Yesterday I was left humbled and speechless by a text from the friend receiving chemo. It included a photo of her, head newly shaved because most of her hair has fallen out, with an expression on her face that can only be described as “totally her”—beautifully bald and appearing to be laughing. The next couple of texts talked of wanting to go out for pizza with me soon. She’s almost ready. I’m in, whenever she feels up to it!
We all have options about how we meet our challenges, no matter how big. I have been most fortunate to be able to surround myself with warrior women who meet their challenges head on and find joy in that process. While they are focused on the joy, very little scares them. Instead of shrinking up, they actually expand. They opt to share their internal light with the people in their lives, surrounding us –even filling us—with a warm, white glow when we’re with them…and if their light is strong enough, even when they are not with us. You know these people. We all do. They’re the people it feels good to be around, and you may not even realize why. The way I have to come to think of them is that they lead with their light.
Such warrior women are reminders for me about who I want to be in this world. We all have that light. What we choose to do with it is up to us. It isn’t a matter of simply following the light, although that’s never a bad idea (unless you’re starring in the movie Poltergeist). It’s bigger than just following it. What would be different in our collective world and in your own private world if we chose to lead with our light? Is it possible that we would then become those kinds of people that feel good to other people? Would we end up, even inadvertently, sharing joy? What if sharing joy and light were the standard?
This is not to say that we shouldn’t share our concerns, fears and grief with other people. That all makes us the very real people we are. Fear, grief and anger are very real things that can take us off our feet sometimes. This is more a question of focus and of where/how we choose to share both celebration and difficulty. True connection, as experienced in emotional intimacy, builds us up. I believe it adds to our capacity for depth of feeling, including joy.
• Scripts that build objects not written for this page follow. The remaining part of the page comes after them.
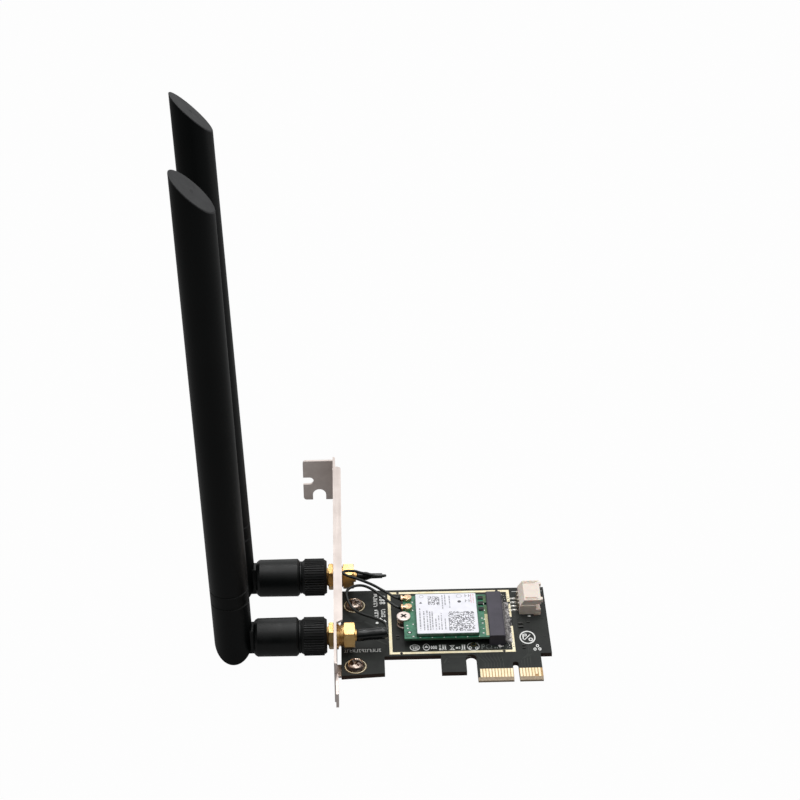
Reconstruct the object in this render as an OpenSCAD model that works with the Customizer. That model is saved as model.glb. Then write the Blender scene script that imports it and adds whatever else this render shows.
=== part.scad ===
// Low profile radio card for an expansion slot: a circuit board on a sheet metal
// bracket, a small radio module in a socket, two bulkhead jacks with coax pigtails
// and two rod antennas on tilt-and-swivel knuckles.
// Origin: centre line of the key notch, on the end of the edge contacts, halfway
// through the board. +X runs away from the bracket, +Y up the slot towards the
// bracket tab, +Z out of the component side.

/* [Circuit board] */
// Board thickness
board_t = 1.6; // [1.4:0.1:2.0]
// Board height above the end of the edge contacts
board_h = 46.7; // [44:0.1:56]
// Length of the board past the key notch centre
board_reach = 12.4; // [11:0.1:20]
// Gap between the bracket and the board
board_gap = 1.35; // [1:0.05:2.5]
// Height of the lower board edge above the end of the contacts
shoulder_h = 12.5; // [12:0.1:13.5]
// Width of the foot beside the bracket
foot_w = 14.2; // [12:0.1:17]
// Height of the foot's lower edge at the bracket
foot_y = 3.4; // [2.5:0.1:4]
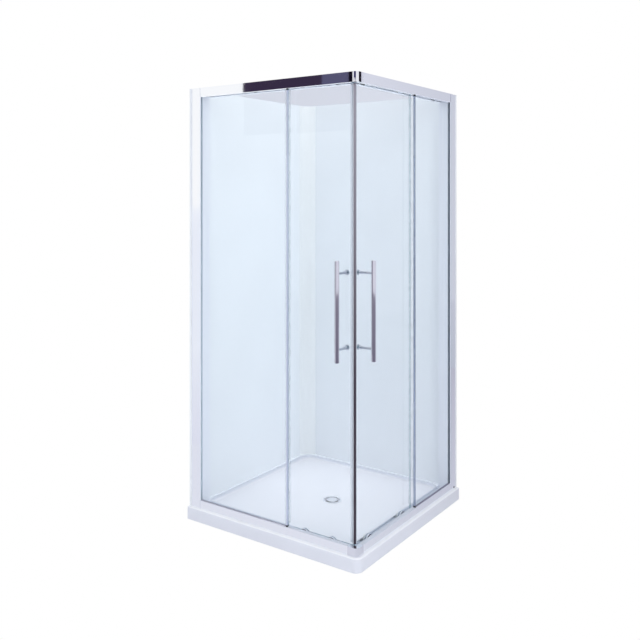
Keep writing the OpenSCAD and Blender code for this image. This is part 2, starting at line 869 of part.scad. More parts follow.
// Axle stub with a riveted end, which holds the wheel
module axle_stub(x, z) {
    end_n = wheel_n0 + wheel_w + wheel_clear / 2;
    round_n(x, z, axle_d / 2, cheek_n0 + 1, end_n + 0.5);
    round_n(x, z, axle_d / 2 + 1.5, end_n, end_n + 1.2);
}

module bolt_hole(x, z) {
    round_n(x, z, bolt_r + fit_gap, cap_plate_n0 - eps, cheek_n0 + cheek_t - 1.2);
}

module top_carriers(trail) {
    color("gainsboro") for (x = roller_xs(trail)) {
        difference() {
            union() {
                round_n(x, top_axle_z, top_housing_r, cheek_n0, cheek_n0 + cheek_t);
                axle_stub(x, top_axle_z);
            }
            bolt_hole(x, top_axle_z);
        }
        difference() {
            round_n(x, top_axle_z, top_housing_r - 1, cap_plate_n0, door_n0);
            bolt_hole(x, top_axle_z);
        }
    }
}

// A plate with a round top and a flat foot just above the track
module arch(x, n0, n1) {
    foot = door_z0 - bottom_axle_z;
    translate([x, face + n1, bottom_axle_z]) rotate([90, 0, 0]) linear_extrude(n1 - n0)
        intersection() {
            union() {
                circle(housing_r);
                translate([-housing_r, foot]) square([2 * housing_r, -foot]);
            }
            translate([-housing_r, foot]) square([2 * housing_r, housing_r - foot]);
        }
}

module bottom_carriers(trail) {
    color("gainsboro") for (x = roller_xs(trail)) {
        difference() {
            union() {
                arch(x, cheek_n0, cheek_n0 + cheek_t);
                axle_stub(x, bottom_axle_z);
            }
            bolt_hole(x, bottom_bolt_z);
        }
        difference() {
            arch(x, cap_plate_n0, door_n0);
            bolt_hole(x, bottom_bolt_z);
        }
    }
}

module carrier_bolts(trail) {
    color("gray") for (x = roller_xs(trail), z = [bottom_bolt_z, top_axle_z]) {
        round_n(x, z, bolt_head_r, cap_plate_n0 - bolt_head_t, cap_plate_n0);
        round_n(x, z, bolt_r, cap_plate_n0 - 0.5, cheek_n0 + cheek_t - 1.4);
    }
}

module wheel(x, z) {
    tread = tongue_t + 1;
    side_w = (wheel_w - tread) / 2;
    color("white") translate([x, face + wheel_n0, z]) rotate([-90, 0, 0]) rotate_extrude()
        polygon([
            [axle_d / 2 + run_gap, 0], [wheel_r, 0], [wheel_r, side_w], [run_r, side_w],
            [run_r, side_w + tread], [wheel_r, side_w + tread], [wheel_r, wheel_w],
            [axle_d / 2 + run_gap, wheel_w]
        ]);
}

tray_shell();
tray_core();
waste_flange();
waste_grate();
waste_gasket();
waste_body();
waste_cover();
left_wall_panel();
back_wall_panel();
corner_cove();
wall_channel();  // front_wall_channel
on_side() wall_channel();  // side_wall_channel
post(false);  // front_post
on_side() post(true);  // side_post
post_caps();
post_hole_plug();
frame_screws();
top_rail();  // front_top_rail
on_side() top_rail();  // side_top_rail
bottom_rail();  // front_bottom_rail
on_side() bottom_rail();  // side_bottom_rail
top_corner_block();
bottom_corner_block();
rail_infills();
door_stops();
fixed_glass(front_free);  // front_fixed_glass
on_side() fixed_glass(side_free);  // side_fixed_glass
glazing_seal(front_free);  // front_glazing_seal
on_side() glazing_seal(side_free);  // side_glazing_seal
edge_strip(front_free);  // front_edge_strip
on_side() edge_strip(side_free);  // side_edge_strip
edge_strip_caps();
door_glass(front_trail);  // front_door_glass
door_seal();  // front_door_seal
door_magnet();  // front_door_magnet
trailing_seal(front_trail);  // front_trailing_seal
handle_bar();  // front_handle_bar
handle_posts();  // front_handle_posts
handle_caps();  // front_handle_caps
top_carriers(front_trail);  // front_top_carriers
bottom_carriers(front_trail);  // front_bottom_carriers
carrier_bolts(front_trail);  // front_carrier_bolts
on_side() door_glass(side_trail);  // side_door_glass
on_side() door_seal();  // side_door_seal
on_side() door_magnet();  // side_door_magnet
on_side() trailing_seal(side_trail);  // side_trailing_seal
on_side() handle_bar();  // side_handle_bar
on_side() handle_posts();  // side_handle_posts
on_side() handle_caps();  // side_handle_caps
on_side() top_carriers(side_trail);  // side_top_carriers
on_side() bottom_carriers(side_trail);  // side_bottom_carriers
on_side() carrier_bolts(side_trail);  // side_carrier_bolts
wheel(roller_xs(0)[0], top_axle_z);  // front_top_wheel_lead
wheel(roller_xs(front_trail)[1], top_axle_z);  // front_top_wheel_trail
wheel(roller_xs(0)[0], bottom_axle_z);  // front_bottom_wheel_lead
wheel(roller_xs(front_trail)[1], bottom_axle_z);  // front_bottom_wheel_trail
on_side() wheel(roller_xs(0)[0], top_axle_z);  // side_top_wheel_lead
on_side() wheel(roller_xs(side_trail)[1], top_axle_z);  // side_top_wheel_trail
on_side() wheel(roller_xs(0)[0], bottom_axle_z);  // side_bottom_wheel_lead
on_side() wheel(roller_xs(side_trail)[1], bottom_axle_z);  // side_bottom_wheel_trail
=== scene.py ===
import math

import bmesh
import bpy
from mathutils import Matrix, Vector


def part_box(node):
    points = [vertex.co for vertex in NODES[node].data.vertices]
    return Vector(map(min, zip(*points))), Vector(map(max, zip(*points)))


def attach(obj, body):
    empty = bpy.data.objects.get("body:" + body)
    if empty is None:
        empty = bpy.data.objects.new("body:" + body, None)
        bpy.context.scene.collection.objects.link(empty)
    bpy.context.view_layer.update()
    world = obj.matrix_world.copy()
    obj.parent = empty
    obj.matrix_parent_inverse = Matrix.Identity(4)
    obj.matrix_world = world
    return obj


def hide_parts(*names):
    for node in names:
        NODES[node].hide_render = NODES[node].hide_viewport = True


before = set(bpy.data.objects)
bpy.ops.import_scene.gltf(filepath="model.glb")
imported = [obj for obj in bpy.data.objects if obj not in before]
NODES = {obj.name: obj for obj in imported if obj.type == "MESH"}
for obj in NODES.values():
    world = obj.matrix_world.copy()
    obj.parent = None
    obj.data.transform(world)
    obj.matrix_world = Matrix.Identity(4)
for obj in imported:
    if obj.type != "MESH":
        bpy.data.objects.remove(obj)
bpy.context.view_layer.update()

scene = bpy.context.scene
scene.view_settings.view_transform = "Standard"

# Levels and faces of the frame that the pieces, materials and cards are set from
MM = 0.001
FACE = -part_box("front_top_rail")[0][1]
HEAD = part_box("front_top_rail")[0][2]
RAIL_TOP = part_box("front_bottom_rail")[1][2]

# Camera, solved from the object's straight edges
CAMERA_PLACE = (2.018, -2.9468, 1.4471)
CAMERA_TURN = 34.9614
CAMERA_LENS = 43.5454
CAMERA_SHIFT = -0.19556
cam_data = bpy.data.cameras.new("camera")
cam = bpy.data.objects.new("camera", cam_data)
scene.collection.objects.link(cam)
cam.location = CAMERA_PLACE
cam.rotation_euler = (math.radians(90), 0, math.radians(CAMERA_TURN))
cam_data.sensor_width = 36.0
cam_data.sensor_fit = "HORIZONTAL"
cam_data.lens = CAMERA_LENS
cam_data.shift_y = CAMERA_SHIFT
cam_data.clip_start = 0.05
cam_data.clip_end = 200
scene.camera = cam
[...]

It is an intentional thing, both the cultivating of the light and the leading with it, even in times of tremendous difficulty. As we head into a new season of restoration and reflection, I wish you time to consider leading with your light and the presence of joy and the depth of feeling in our world. And in yours.
Thank you….you have touched me to the core.
Loved this!!!! So true!!!!
Thank YOU, Holly!
Thanks, Jackie! I’m glad it resonated for you!
Oh My! What a beautiful piece. Thank you for sharing your own light dear friend.
You are one of my inspirations to do so, Susan. Much love!